Will public schools survive?
“Yes” was the answer of local education advocates, but they also said underfunding and ever-increasing expectations and regulations are making that difficult.
About 75 people attended a forum titled “Will Public Schools Survive and Does it Matter?” held at the Price Chopper Community Center. The forum was sponsored by the Schenectady County League of Women Voters and was recorded for broadcast on Open Stage Media public access.
Former interim Schenectady Superintendent of Schools John Yagielski said he is confident that schools will survive. He pointed out that the education system has faced tough times before, particularly in the 1970s when the United States saw both a president and vice president resign, a period of huge inflation and economic uncertainty.
Yagielski added that the federal government has piled on more regulations beginning with the Elementary and Secondary Education Act in 1965. This continued with regulations to ensure that women had equal access to academics and athletics and mandates for special education students. No Child Left Behind in the 2000s and the more recent Race to the Top reform initiatives have taken this to another level.

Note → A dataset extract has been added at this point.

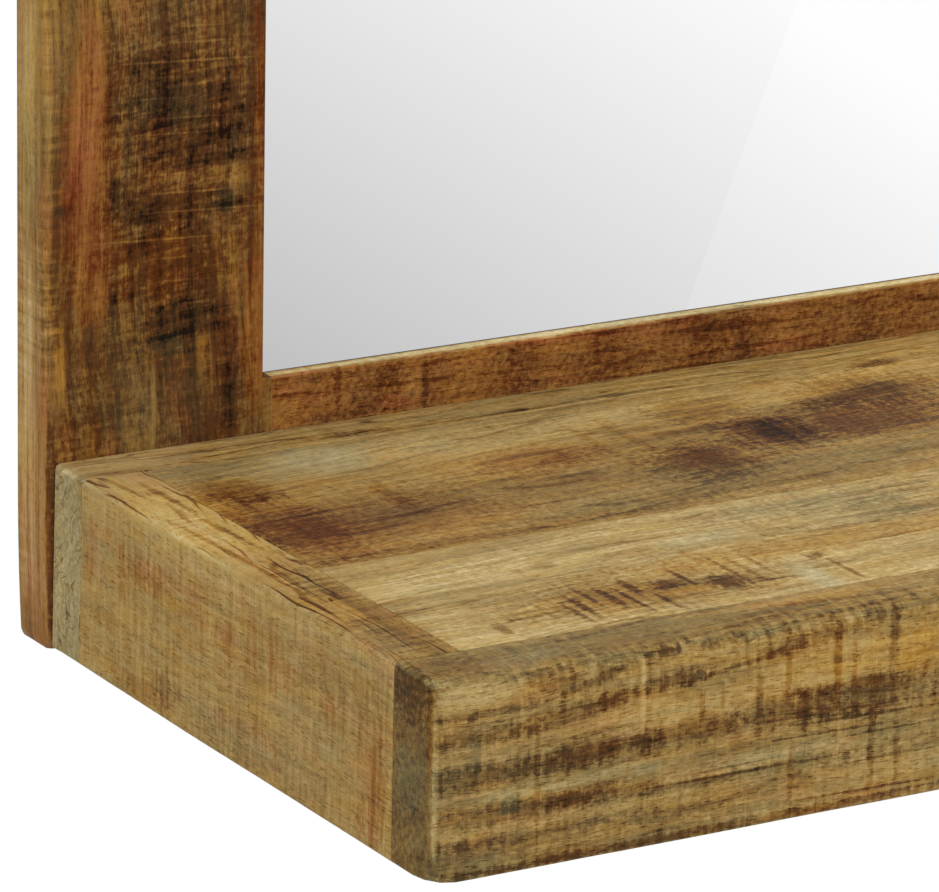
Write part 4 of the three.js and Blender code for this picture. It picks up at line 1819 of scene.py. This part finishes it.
def rust_rail() -> WoodFinish:
    """The bottom rail: rust-coloured, with the slanting chatter of the planer.

    Returns:
        The finish.
    """
    # A painted highlight: the lip's top strip lightened to cream.
    lip = RAIL_LIP.patches((-60, -13.4, 190.0, 2.2, 0.5, -0.6, 0.0, -0.7))
    bars = FRAME_FRONT.patches(
        (-183, -648, 5.0, 12.0, 0.05, 0.1),
        (-169, -644, 1.2, 5.0, -0.12, 0.0),
        (-161, -650, 6.0, 6.0, -0.06, -0.2),
        (-154, -645, 4.0, 4.0, -0.08, 0.0),
        (-147, -648, 3.0, 9.0, 0.08, 0.0),
        (-144, -648, 1.0, 9.0, -0.14, -0.2),
        (-133, -648, 6.0, 10.0, 0.06, 0.1),
        (-118, -648, 3.0, 12.0, -0.06, 0.0),
        (-106, -648, 5.0, 12.0, 0.06, 0.05),
        (-92, -648, 4.0, 12.0, -0.06, 0.0),
        (-79, -648, 5.0, 12.0, 0.05, 0.0),
        (-62, -648, 4.0, 12.0, -0.05, 0.0),
        (-50, -648, 3.0, 12.0, -0.09, -0.1),
        (-38, -648, 4.0, 12.0, 0.06, 0.0),
        (-12, -648, 3.0, 12.0, -0.05, 0.0),
    )
    figure = Figure(slabs=0.16, hairs=0.24, fibres=0.25, crumbs=0.65, rings=0.1, clouds=0.15, wildness=0.15,
                    rust=0.5)
    return WoodFinish(name="rust_rail", grain=Axis.X, tone=0.41, warmth=0.85, redness=0.34, seed=5.1,
                      saw=(0.8, 0.0, -0.6), figure=figure, known=((1.0, 0.0, 0.0), 60.0), edge_wear_and_highlight=0.06,
                      patches=lip + bars)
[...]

The federal government hasn’t attached additional funding for any of these initiatives and the state has cut back on aid in recent years. Also, Yagielski said the state put in place the tax cap, which is tying districts’ hands.
Schenectady High School senior Oriana Miles said she wouldn’t be the person that she is without some of her classes, particularly in the fine arts.
“How much should we have to sacrifice for what I think is an essential need in culture and what makes up a person?” she said.
She said she hates the thought of teachers who inspired her being laid off because of budget cuts in the Schenectady City School District, which is facing a budget gap of more than $9 million.
Miles said she had a particularly good English teacher who convinced her that reading wasn’t so bad. Some students need that extra help to overcome adversity.
Suburban districts like the Niskayuna Central School District are also facing adversity. Rosemarie Jaquith, co-president of the Niskayuna PTO Council, said her parents were from Cuba and she wants her children to have the best education possible. That is being threatened, as Niskayuna is facing a $6 million budget gap and is looking at possibly closing one of its two middle schools or one of its five elementary schools.
Bob Fiorini, president of the Duanesburg Central School District Board of Education, said his rural district is facing the same challenges as others. Decreasing state aid during the last few years has resulted in programs being cut.
Fiorini said some districts have said they may be facing “educational insolvency” in the next years — meaning they won’t have enough money to offer a basic education.
For many communities, the school district is the largest employer, according to Fiorini. In addition to that negative consequence of layoffs, there will also be another ripple effect to budget cutbacks.
That is where the community comes in. Deborah Bush-Suflita, senior manager of Capital Region BOCES Communications Service, said residents have to reach out to their elected officials by phone, email, letters and in person.
Legislators are hoping to finish drafting a state budget by March 18, according to Bush-Suflita. One of education advocates’ main priorities is to restore some of the funding to schools that had been cut by the so-called Gap Elimination Adjustment (GEA) during the last few years when the state was trying to balance its budget.
“Schools today are receiving less aid today than they were receiving four years ago,” she said.
Gov. Andrew Cuomo has proposed total education aid of $21.1 billion, which is a cumulative increase for the 2013-2014 school year of $889 million.
Legislators will typically say that they don’t have the money, but Bush-Suflita said that during the last two years, the Legislature has awarded $41 million in so-called “bullet aid,” which is additional funds doled out by the party in control to certain districts.
In addition, Democrats in the Legislature including State Senator Cecilia Tkaczyk, D-Duanesburg, are pushing for an additional $350 million on top of that for needy school districts.
Whatever amount of aid is appropriated, Bush-Suflita said state legislators must also adjust the funding formula to ensure a fair distribution of aid across the state.
The third priority is mandate relief. Every mandate has an interest group, which makes that difficult, according to Bush-Suflita. However, mandate relief was promised as part of the tax cap legislation and it hasn’t happened.
Despite the bad news, Bush-Suflita said she sees the tide starting to turn a little bit. Two regional education forums this year have drawn close to 2,000 people and there are more organized lobbying efforts by parents.